DATA EXCERPT:
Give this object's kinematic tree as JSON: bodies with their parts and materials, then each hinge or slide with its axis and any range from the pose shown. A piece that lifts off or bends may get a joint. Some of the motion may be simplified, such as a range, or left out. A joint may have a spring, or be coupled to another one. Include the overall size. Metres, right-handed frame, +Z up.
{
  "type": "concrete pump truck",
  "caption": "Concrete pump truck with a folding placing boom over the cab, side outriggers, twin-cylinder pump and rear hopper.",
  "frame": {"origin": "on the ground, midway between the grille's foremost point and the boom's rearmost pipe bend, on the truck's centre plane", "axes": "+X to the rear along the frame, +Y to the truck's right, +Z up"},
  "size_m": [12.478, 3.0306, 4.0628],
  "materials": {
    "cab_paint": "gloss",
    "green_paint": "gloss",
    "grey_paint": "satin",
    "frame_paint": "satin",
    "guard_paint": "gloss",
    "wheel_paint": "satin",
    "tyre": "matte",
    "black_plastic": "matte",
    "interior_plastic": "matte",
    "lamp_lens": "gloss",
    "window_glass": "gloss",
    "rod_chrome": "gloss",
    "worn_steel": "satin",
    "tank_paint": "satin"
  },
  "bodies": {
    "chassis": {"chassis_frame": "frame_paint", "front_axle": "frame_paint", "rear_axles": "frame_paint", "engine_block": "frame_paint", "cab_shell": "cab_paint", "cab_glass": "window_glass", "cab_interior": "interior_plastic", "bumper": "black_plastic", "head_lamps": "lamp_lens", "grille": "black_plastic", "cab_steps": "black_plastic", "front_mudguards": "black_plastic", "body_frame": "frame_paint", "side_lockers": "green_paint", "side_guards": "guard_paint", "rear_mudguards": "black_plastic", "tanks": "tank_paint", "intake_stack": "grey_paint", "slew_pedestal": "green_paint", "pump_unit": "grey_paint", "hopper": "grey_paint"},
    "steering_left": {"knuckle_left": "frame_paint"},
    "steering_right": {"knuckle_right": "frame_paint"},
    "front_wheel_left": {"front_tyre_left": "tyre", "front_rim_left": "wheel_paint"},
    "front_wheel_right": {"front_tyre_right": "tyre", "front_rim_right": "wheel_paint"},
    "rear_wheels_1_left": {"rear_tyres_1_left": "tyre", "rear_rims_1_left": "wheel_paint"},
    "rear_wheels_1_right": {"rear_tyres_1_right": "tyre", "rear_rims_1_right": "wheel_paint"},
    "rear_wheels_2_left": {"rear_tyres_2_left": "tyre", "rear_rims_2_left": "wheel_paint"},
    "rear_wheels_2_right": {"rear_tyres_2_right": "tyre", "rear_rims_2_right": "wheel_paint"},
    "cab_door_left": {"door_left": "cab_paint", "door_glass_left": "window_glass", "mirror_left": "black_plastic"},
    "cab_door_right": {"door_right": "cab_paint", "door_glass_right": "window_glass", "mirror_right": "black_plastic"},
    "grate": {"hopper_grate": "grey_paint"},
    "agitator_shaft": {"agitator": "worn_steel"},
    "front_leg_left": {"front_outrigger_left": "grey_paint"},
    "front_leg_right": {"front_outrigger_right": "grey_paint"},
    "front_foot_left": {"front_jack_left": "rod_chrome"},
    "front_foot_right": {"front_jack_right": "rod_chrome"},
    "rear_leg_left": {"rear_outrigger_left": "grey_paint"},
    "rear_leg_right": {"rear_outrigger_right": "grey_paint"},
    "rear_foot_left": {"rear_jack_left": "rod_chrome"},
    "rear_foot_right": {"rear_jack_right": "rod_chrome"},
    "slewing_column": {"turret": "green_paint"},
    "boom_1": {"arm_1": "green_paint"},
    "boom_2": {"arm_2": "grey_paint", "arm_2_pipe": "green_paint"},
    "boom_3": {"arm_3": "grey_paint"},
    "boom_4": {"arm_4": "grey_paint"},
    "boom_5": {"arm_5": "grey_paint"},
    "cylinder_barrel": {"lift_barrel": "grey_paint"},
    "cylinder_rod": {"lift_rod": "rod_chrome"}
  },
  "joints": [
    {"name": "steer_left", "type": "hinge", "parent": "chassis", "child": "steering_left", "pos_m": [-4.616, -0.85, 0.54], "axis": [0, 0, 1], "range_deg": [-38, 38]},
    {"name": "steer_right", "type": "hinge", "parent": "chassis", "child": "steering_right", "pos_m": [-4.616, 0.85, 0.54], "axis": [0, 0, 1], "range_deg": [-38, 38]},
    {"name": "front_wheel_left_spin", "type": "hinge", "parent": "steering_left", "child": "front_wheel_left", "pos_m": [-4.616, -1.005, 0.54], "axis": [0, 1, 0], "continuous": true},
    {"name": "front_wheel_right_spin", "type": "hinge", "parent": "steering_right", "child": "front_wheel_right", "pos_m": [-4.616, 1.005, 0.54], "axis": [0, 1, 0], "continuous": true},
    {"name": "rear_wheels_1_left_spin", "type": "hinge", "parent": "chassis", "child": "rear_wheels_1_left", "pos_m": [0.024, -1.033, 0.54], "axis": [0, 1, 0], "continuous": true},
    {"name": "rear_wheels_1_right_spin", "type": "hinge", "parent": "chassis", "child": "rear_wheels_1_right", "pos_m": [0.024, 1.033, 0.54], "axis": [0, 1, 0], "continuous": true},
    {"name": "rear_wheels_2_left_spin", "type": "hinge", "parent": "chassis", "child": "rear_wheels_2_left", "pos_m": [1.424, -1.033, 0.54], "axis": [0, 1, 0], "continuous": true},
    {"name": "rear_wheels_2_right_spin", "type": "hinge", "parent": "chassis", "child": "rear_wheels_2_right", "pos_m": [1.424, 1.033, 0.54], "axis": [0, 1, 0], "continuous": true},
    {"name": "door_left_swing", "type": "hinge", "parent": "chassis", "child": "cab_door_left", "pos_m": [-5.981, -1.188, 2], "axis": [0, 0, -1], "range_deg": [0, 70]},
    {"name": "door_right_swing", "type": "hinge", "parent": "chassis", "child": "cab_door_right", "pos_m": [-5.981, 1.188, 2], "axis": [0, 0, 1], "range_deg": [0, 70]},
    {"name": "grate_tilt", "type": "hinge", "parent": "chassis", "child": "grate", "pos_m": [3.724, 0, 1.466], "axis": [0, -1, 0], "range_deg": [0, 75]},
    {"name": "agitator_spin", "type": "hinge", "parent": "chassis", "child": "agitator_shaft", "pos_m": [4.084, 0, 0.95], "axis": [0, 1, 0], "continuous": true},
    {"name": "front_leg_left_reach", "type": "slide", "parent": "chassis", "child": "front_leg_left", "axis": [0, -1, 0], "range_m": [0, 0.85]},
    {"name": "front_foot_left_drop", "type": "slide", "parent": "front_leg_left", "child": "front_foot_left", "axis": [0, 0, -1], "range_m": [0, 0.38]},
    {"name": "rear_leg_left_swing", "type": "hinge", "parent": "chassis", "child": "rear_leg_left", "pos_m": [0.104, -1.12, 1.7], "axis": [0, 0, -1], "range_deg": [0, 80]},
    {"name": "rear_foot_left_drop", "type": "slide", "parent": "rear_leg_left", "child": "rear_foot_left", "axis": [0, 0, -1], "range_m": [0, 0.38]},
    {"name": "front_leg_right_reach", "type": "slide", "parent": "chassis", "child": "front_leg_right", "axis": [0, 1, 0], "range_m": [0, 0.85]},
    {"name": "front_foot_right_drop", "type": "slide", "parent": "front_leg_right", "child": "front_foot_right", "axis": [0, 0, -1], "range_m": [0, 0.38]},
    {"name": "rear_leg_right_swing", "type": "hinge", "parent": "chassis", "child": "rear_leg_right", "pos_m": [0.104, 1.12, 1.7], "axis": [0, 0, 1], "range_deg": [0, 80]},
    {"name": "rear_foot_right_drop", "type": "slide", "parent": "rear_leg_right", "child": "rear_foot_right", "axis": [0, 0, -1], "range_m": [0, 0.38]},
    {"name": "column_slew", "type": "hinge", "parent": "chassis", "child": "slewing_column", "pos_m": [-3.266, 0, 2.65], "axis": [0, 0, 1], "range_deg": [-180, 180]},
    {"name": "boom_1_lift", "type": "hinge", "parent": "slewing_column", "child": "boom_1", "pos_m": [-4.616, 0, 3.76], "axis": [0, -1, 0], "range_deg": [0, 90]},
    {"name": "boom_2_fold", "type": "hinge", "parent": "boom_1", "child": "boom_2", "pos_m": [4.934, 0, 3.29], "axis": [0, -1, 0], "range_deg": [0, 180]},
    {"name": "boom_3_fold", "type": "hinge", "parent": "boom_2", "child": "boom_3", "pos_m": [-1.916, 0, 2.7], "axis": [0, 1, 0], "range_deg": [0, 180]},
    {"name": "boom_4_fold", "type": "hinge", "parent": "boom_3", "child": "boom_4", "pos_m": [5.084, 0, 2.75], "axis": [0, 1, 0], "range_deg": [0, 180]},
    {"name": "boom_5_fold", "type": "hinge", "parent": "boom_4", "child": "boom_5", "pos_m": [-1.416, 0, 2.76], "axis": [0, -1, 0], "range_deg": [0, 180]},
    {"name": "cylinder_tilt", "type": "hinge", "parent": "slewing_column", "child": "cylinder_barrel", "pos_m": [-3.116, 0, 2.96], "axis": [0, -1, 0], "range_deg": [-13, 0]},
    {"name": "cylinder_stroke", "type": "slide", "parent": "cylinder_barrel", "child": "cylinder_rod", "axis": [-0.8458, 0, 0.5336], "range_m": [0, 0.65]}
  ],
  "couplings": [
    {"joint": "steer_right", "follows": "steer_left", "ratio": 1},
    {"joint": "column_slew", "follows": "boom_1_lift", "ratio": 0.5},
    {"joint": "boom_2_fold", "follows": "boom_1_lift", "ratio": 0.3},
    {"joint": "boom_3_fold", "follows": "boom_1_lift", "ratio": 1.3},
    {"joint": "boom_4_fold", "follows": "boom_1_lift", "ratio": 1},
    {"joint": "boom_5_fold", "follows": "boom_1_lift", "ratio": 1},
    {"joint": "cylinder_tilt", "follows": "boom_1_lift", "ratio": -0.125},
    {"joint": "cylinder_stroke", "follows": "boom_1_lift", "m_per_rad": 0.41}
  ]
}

PROBLEM DESCRIPTION: Pull out every line in the material above where "materials" occurs.

EXERCISE ANSWER:
Give this object's kinematic tree as JSON: bodies with their parts and materials, then each hinge or slide with its axis and any range from the pose shown. A piece that lifts off or bends may get a joint. Some of the motion may be simplified, such as a range, or left out. A joint may have a spring, or be coupled to another one. Include the overall size. Metres, right-handed frame, +Z up.
  "materials": {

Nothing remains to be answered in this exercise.